Understanding Institutional Expectations


Institutional investors and strategic acquirers evaluate businesses through a different lens than early-stage or founder-led stakeholders. Beyond revenue growth, emphasis is placed on visibility, repeatability, and risk management.

Key areas of focus typically include:

  • Quality and predictability of earnings

  • Robust governance and decision-making structures

  • Clear operational processes and accountability

  • Data-driven performance tracking

  • Scalability without excessive complexity

Preparing for these expectations early reduces friction and preserves optionality as businesses grow.


Scaling with Structure, Not Just Speed


Rapid expansion without adequate structure often creates hidden fragilities that surface during due diligence or periods of stress. Strategic scaling prioritises the sequencing of growth—ensuring that systems, teams, and processes evolve in parallel with revenue and footprint.


This includes aligning organisational design, financial controls, and operational workflows to support growth without eroding margins or management focus.


Building a Due Diligence-Ready Organisation


Institutional readiness is often tested during diligence rather than negotiations. Businesses that are prepared can engage more confidently, preserve negotiating leverage, and reduce execution risk.

Preparation typically focuses on:

  • Financial reporting consistency and transparency

  • Clearly documented processes and responsibilities

  • Defined KPIs linked to value drivers

  • Legal and contractual clarity across the organisation

  • Clean separation between operational and non-core activities

This discipline supports smoother transactions and better outcomes.


Aligning Strategy, Operations, and Performance Metrics


A critical element of institutional readiness is alignment. Growth strategies must be supported by operational capacity and reflected in performance metrics that provide real insight into the business.


Metrics are selected not only to track performance but to inform decisions—highlighting bottlenecks, capital efficiency, and areas requiring intervention. This alignment enables management teams to move from reactive decision-making to proactive control.


Leveraging Experience and Networks


Scaling toward institutional outcomes often benefits from experience beyond the organisation itself. Access to advisors, operators, and capital partners with transaction and scaling experience can accelerate learning curves and reduce execution risk.


Strategic introductions and network access can support fundraising, partnerships, and eventual exit processes, provided the underlying business is structurally prepared to engage.

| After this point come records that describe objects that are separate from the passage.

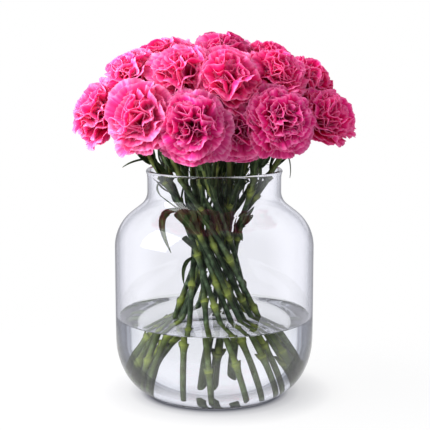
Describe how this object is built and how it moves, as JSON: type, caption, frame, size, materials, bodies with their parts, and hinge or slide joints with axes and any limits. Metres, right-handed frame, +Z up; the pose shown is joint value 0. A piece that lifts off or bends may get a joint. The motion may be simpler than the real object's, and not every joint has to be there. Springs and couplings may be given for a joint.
{
  "type": "carnations in a vase",
  "caption": "Bunch of frilled pink carnations on long green stems, standing in water in a round clear glass vase with a drum body, a sloping shoulder and a wide neck.",
  "frame": {"origin": "centre of the vase's flat base, on the table", "axes": "+Z up along the vase's axis, front of the bunch towards -Y, +X to the right seen from the front"},
  "size_m": [0.269, 0.2541, 0.3527],
  "materials": {
    "glass": "clear, polished",
    "water": "clear, still surface",
    "stem": "waxy grey-green skin",
    "petal": "soft, matt, paler at the frilled edges"
  },
  "bodies": {
    "root": {"vase": "glass", "water": "water", "stem_01": "stem", "stem_02": "stem", "stem_03": "stem", "stem_04": "stem", "stem_05": "stem", "stem_06": "stem", "stem_07": "stem", "stem_08": "stem", "stem_09": "stem", "stem_10": "stem", "stem_11": "stem", "stem_12": "stem", "stem_13": "stem", "stem_14": "stem", "stem_15": "stem", "stem_16": "stem", "stem_17": "stem", "stem_18": "stem", "stem_19": "stem", "stem_20": "stem", "bloom_01": "petal", "bloom_02": "petal", "bloom_03": "petal", "bloom_04": "petal", "bloom_05": "petal", "bloom_06": "petal", "bloom_07": "petal", "bloom_08": "petal", "bloom_09": "petal", "bloom_10": "petal", "bloom_11": "petal", "bloom_12": "petal", "bloom_13": "petal", "bloom_14": "petal", "bloom_15": "petal", "bloom_16": "petal", "bloom_17": "petal", "bloom_18": "petal", "bloom_19": "petal", "bloom_20": "petal"}
  },
  "joints": []
}
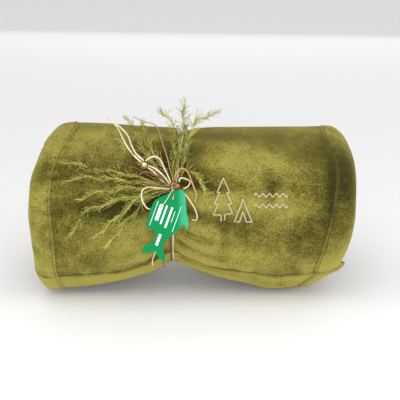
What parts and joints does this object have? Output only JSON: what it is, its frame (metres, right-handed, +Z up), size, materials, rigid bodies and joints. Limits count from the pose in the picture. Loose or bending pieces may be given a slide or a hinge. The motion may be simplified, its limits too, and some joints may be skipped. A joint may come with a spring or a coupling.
{
  "type": "rolled camp blanket",
  "caption": "Soft plush blanket folded, rolled and tied round its waist with raffia, decorated with dried sprigs and a hanging fish-shaped tag.",
  "frame": {"origin": "on the surface that the roll lies on, under the middle of the part without its loose strands", "axes": "+X along the roll to the viewer's right, -Y to the front with the bow and the tag, +Z up"},
  "size_m": [0.47, 0.2454, 0.2916],
  "materials": {
    "olive_plush": "soft short-pile plush fleece, matt",
    "olive_plush_hem": "the same plush turned over and sewn down",
    "olive_thread": "sewing thread",
    "cream_thread": "satin-stitched embroidery thread",
    "white_satin": "woven satin label ribbon, blank",
    "cream_raffia": "raffia-like ribbon, dull",
    "tan_raffia": "raffia-like ribbon, dull",
    "brown_raffia": "raffia-like ribbon, dull",
    "dried_sprig": "dried plant, matt",
    "green_card": "printed card, semi-gloss"
  },
  "bodies": {
    "blanket": {"blanket_roll": "olive_plush", "brown_end_bottom": "brown_raffia", "brown_loop_left": "brown_raffia", "cream_arch": "cream_raffia", "cream_end_bottom": "cream_raffia", "cream_end_long": "cream_raffia", "cream_end_right": "cream_raffia", "cream_end_short": "cream_raffia", "cream_loop_down": "cream_raffia", "cream_loop_right": "cream_raffia", "cream_strand_inner": "cream_raffia", "cream_strand_outer": "cream_raffia", "embroidered_pine": "cream_thread", "embroidered_tent": "cream_thread", "embroidered_waves_lower": "cream_thread", "embroidered_waves_upper": "cream_thread", "end_hem": "olive_plush_hem", "end_hem_stitching": "olive_thread", "russet_end_left": "brown_raffia", "side_hem_left": "olive_plush_hem", "side_hem_right": "olive_plush_hem", "side_hem_stitching_left": "olive_thread", "side_hem_stitching_right": "olive_thread", "side_knot": "cream_raffia", "sprig_left_1": "dried_sprig", "sprig_left_2": "dried_sprig", "sprig_left_3": "dried_sprig", "sprig_left_4": "dried_sprig", "sprig_left_5": "dried_sprig", "sprig_left_6": "dried_sprig", "sprig_right": "dried_sprig", "sprig_top_1": "dried_sprig", "sprig_top_2": "dried_sprig", "sprig_top_3": "dried_sprig", "sprig_upper_1": "dried_sprig", "sprig_upper_2": "dried_sprig", "sprig_upper_3": "dried_sprig", "tan_end": "tan_raffia", "tan_loop_right": "tan_raffia", "tie_knot": "cream_raffia", "tie_wrap_brown": "brown_raffia", "tie_wrap_cream": "cream_raffia"},
    "hitch": {"tag_hitch": "cream_raffia"},
    "hang_tag": {"tag": "green_card", "tag_string": "cream_raffia"},
    "label": {"care_label": "white_satin"}
  },
  "joints": [
    {"name": "tag_swing", "type": "hinge", "parent": "blanket", "child": "hitch", "pos_m": [-0.02337, -0.09781, 0.1833], "axis": [0, -0.9703, 0.2419], "range_deg": [0, 24]},
    {"name": "tag_lift", "type": "hinge", "parent": "hitch", "child": "hang_tag", "pos_m": [-0.02337, -0.09781, 0.1833], "axis": [-0.9397, 0.0827, 0.3319], "range_deg": [0, 95]},
    {"name": "label_flip", "type": "hinge", "parent": "blanket", "child": "label", "pos_m": [0.19234, 0.11698, 0.1398], "axis": [0, 0.1392, -0.9903], "range_deg": [0, 90]}
  ]
}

Preserving Optionality at Exit


Institutional readiness is not about forcing a specific outcome, but about maintaining choice. Businesses that are well-structured and operationally sound are better positioned to evaluate multiple pathways—continued independent growth, minority capital partnerships, or full strategic or financial exits.

Optionality enhances negotiating power and allows timing decisions to be driven by performance and market conditions rather than necessity.


Integration with a Broader Investment Platform


Where businesses sit within a broader investment platform, shared capabilities—such as technology, analytics, and operational best practices—can accelerate readiness. Horizontal integration reduces duplication, improves transparency, and supports consistent execution standards across portfolio companies.

This platform effect reinforces institutional credibility while maintaining entrepreneurial flexibility.


Conclusion


Strategic scaling and institutional readiness are outcomes of disciplined execution, not last-minute preparation. By building structure alongside growth, aligning performance metrics with strategy, and maintaining governance discipline, businesses can scale confidently and engage with institutional capital from a position of strength.

Preparation enhances optionality, reduces execution risk, and ultimately supports better outcomes—whether the objective is continued growth, partnership, or exit.